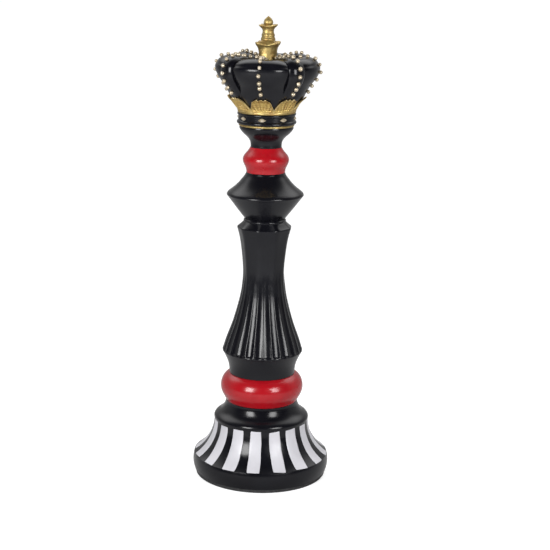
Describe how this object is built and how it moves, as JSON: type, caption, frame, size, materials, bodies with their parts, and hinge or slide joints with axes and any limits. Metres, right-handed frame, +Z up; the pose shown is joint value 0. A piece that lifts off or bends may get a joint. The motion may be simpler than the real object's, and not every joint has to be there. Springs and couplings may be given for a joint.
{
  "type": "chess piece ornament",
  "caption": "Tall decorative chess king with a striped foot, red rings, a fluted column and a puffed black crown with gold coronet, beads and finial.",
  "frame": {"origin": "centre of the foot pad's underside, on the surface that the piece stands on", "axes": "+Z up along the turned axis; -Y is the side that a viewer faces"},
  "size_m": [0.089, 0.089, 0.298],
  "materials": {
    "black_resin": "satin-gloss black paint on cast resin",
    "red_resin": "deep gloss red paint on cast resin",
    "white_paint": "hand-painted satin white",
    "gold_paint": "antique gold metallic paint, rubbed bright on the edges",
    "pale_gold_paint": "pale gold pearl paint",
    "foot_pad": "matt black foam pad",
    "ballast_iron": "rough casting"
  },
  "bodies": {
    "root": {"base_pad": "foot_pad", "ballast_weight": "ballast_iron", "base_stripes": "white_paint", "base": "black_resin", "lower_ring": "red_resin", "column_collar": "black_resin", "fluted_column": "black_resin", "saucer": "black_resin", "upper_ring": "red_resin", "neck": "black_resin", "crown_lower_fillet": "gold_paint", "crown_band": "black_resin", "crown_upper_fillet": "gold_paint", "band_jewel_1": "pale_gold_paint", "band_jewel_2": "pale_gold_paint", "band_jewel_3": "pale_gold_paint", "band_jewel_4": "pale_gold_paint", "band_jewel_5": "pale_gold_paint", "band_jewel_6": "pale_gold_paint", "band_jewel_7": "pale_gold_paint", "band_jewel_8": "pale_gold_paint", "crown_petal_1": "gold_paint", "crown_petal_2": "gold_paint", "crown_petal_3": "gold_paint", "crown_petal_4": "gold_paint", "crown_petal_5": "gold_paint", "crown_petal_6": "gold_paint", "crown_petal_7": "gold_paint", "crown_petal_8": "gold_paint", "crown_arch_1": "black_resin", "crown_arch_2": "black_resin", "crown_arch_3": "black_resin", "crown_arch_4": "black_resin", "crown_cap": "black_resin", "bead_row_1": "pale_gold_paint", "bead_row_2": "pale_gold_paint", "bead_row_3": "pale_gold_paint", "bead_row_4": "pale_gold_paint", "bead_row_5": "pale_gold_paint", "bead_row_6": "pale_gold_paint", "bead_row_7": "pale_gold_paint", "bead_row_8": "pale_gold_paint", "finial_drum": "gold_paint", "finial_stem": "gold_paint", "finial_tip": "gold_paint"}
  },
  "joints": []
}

YOUR OBJECTIVE: Copy out every line that includes the word "joints".

FINAL RESULT:
Describe how this object is built and how it moves, as JSON: type, caption, frame, size, materials, bodies with their parts, and hinge or slide joints with axes and any limits. Metres, right-handed frame, +Z up; the pose shown is joint value 0. A piece that lifts off or bends may get a joint. The motion may be simpler than the real object's, and not every joint has to be there. Springs and couplings may be given for a joint.
  "joints": []